Input for this task
--------------------------------------------------

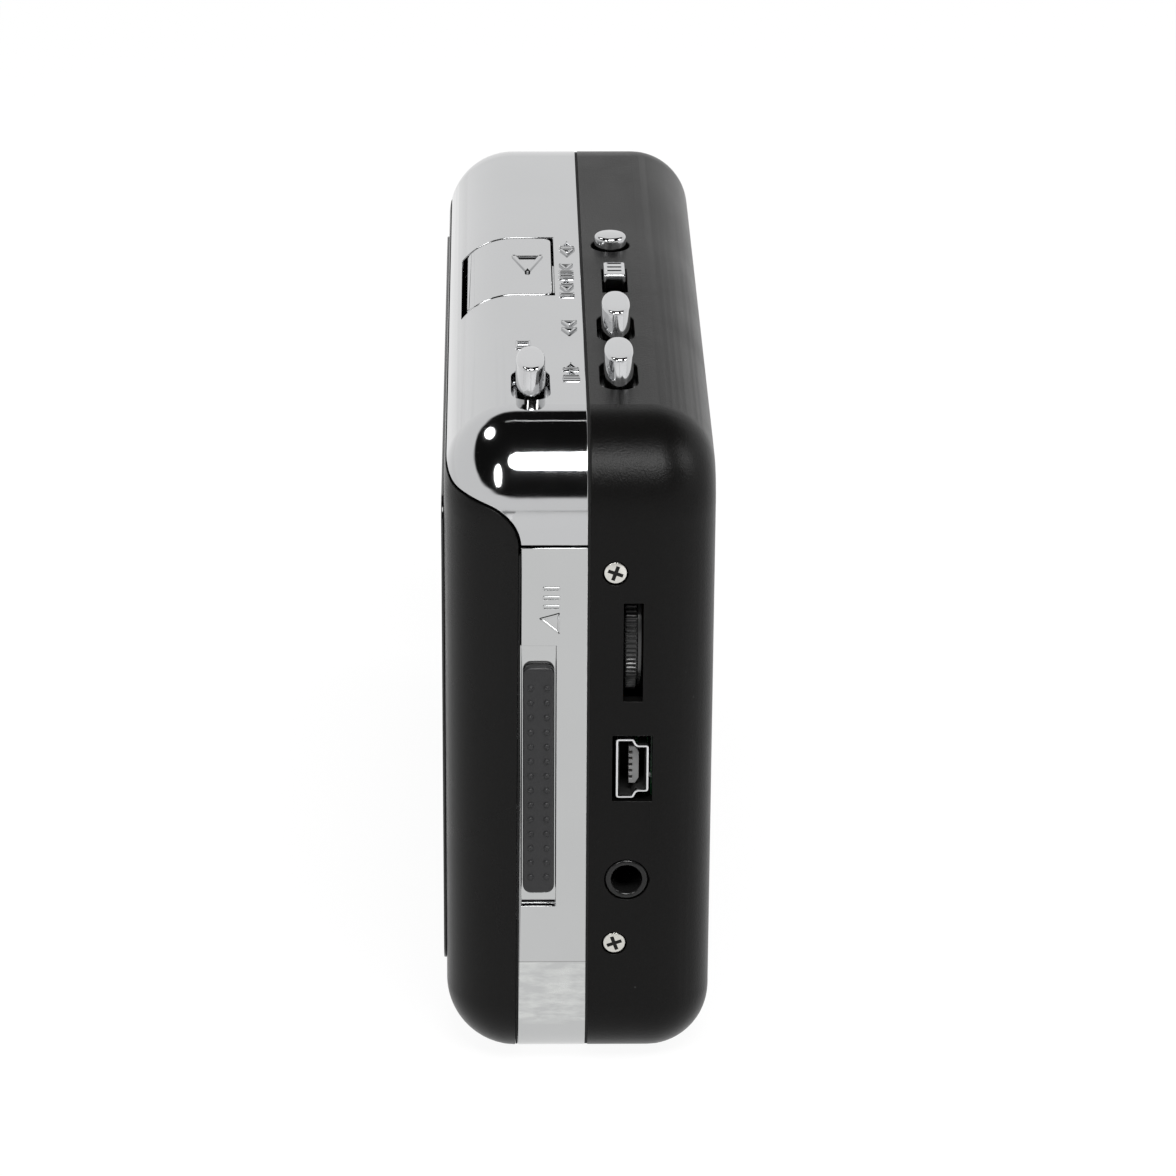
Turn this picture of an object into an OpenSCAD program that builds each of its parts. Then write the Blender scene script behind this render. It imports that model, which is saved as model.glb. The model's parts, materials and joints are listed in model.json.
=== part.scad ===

--------------------------------------------------

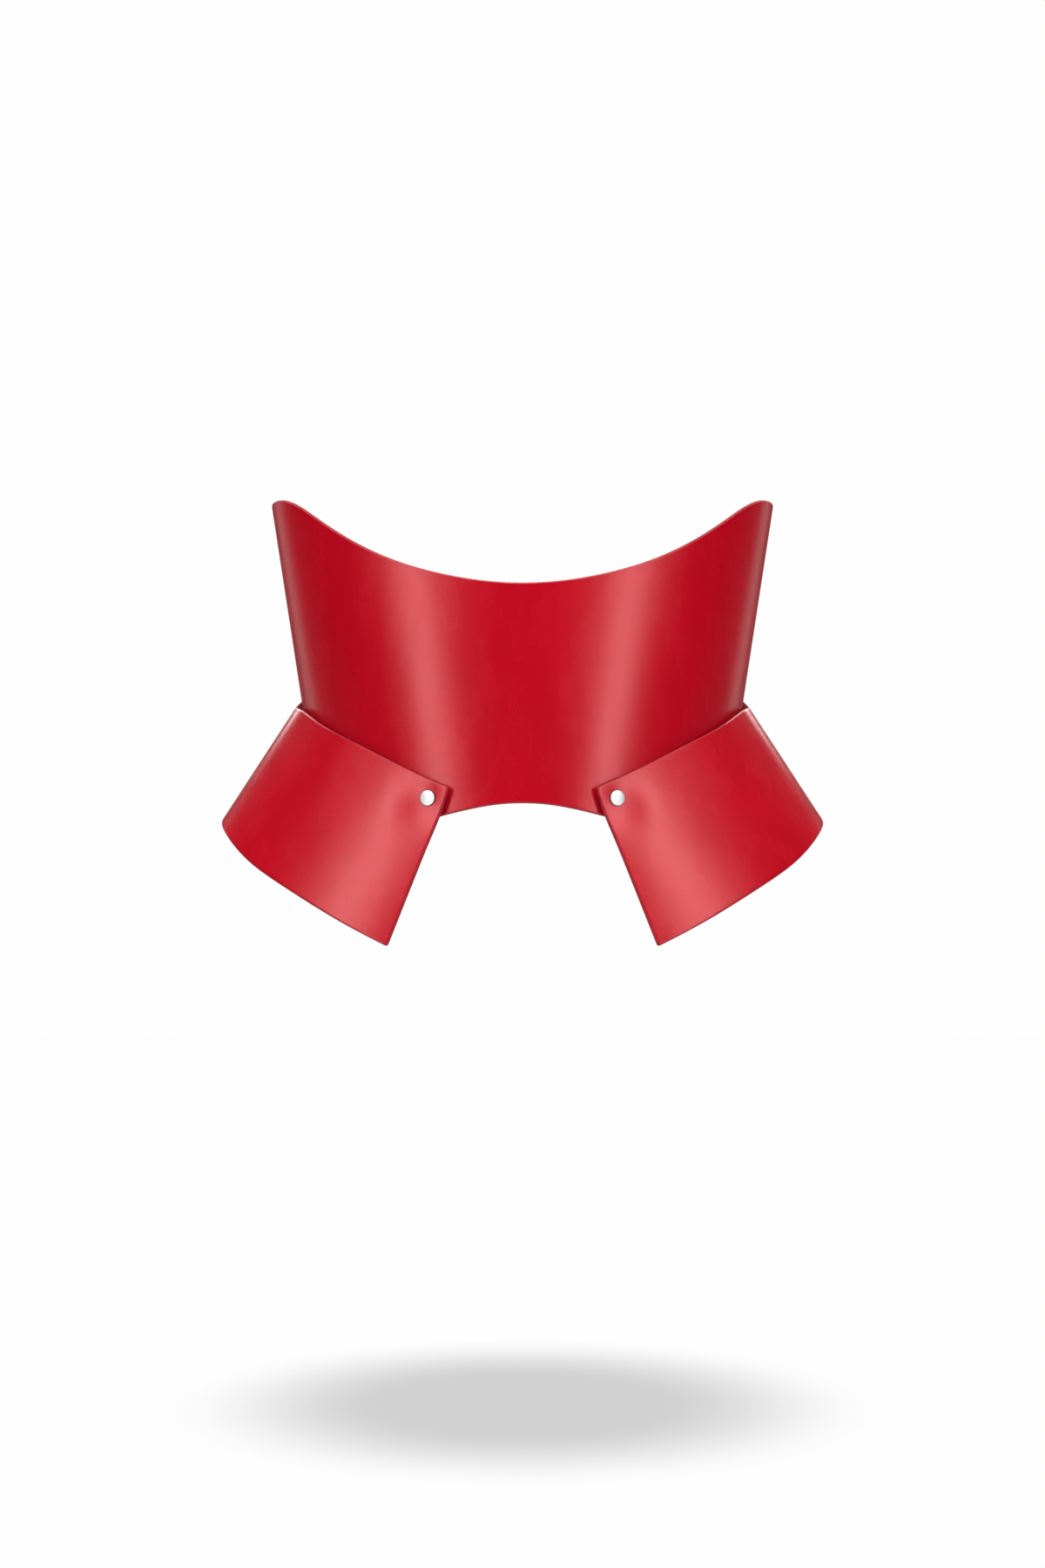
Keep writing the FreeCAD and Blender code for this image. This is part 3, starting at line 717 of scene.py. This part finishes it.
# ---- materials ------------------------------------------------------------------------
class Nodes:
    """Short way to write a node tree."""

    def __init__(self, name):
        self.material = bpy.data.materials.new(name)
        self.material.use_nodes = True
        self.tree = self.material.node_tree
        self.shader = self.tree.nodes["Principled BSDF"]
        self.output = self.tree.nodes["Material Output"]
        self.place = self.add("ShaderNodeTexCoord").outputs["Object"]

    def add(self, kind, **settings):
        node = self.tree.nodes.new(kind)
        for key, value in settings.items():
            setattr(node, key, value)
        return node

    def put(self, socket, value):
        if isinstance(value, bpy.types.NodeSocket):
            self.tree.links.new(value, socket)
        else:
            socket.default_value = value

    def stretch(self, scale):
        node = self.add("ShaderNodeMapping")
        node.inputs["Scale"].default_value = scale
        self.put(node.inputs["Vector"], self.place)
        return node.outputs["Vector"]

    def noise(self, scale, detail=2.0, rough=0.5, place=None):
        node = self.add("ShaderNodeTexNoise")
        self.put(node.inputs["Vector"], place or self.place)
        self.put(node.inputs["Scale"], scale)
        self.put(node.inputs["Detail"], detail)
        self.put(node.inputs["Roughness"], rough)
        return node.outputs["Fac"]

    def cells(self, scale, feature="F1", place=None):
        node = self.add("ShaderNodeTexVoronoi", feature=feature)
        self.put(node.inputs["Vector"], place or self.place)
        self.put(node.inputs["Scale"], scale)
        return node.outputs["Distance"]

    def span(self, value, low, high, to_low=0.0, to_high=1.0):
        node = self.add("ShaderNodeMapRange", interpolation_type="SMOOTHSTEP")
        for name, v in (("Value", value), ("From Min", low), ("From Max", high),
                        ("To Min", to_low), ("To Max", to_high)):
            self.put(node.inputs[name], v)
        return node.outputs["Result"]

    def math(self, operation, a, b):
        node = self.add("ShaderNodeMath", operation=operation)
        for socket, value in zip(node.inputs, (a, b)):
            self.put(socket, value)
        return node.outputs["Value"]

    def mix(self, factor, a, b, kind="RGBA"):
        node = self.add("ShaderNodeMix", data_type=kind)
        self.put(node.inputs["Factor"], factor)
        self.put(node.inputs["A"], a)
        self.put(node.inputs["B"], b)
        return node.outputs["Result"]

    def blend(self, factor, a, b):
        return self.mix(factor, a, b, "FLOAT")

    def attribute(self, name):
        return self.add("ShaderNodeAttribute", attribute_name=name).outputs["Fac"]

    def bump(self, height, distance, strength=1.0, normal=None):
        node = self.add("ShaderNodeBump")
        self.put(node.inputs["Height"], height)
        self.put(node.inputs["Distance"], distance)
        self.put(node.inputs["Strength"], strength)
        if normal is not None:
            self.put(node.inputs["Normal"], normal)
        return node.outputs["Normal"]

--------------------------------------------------

Task brief
Isolate the lines that hold the word "Blender" and copy all of them.

Correct result
Turn this picture of an object into an OpenSCAD program that builds each of its parts. Then write the Blender scene script behind this render. It imports that model, which is saved as model.glb. The model's parts, materials and joints are listed in model.json.
Keep writing the FreeCAD and Blender code for this image. This is part 3, starting at line 717 of scene.py. This part finishes it.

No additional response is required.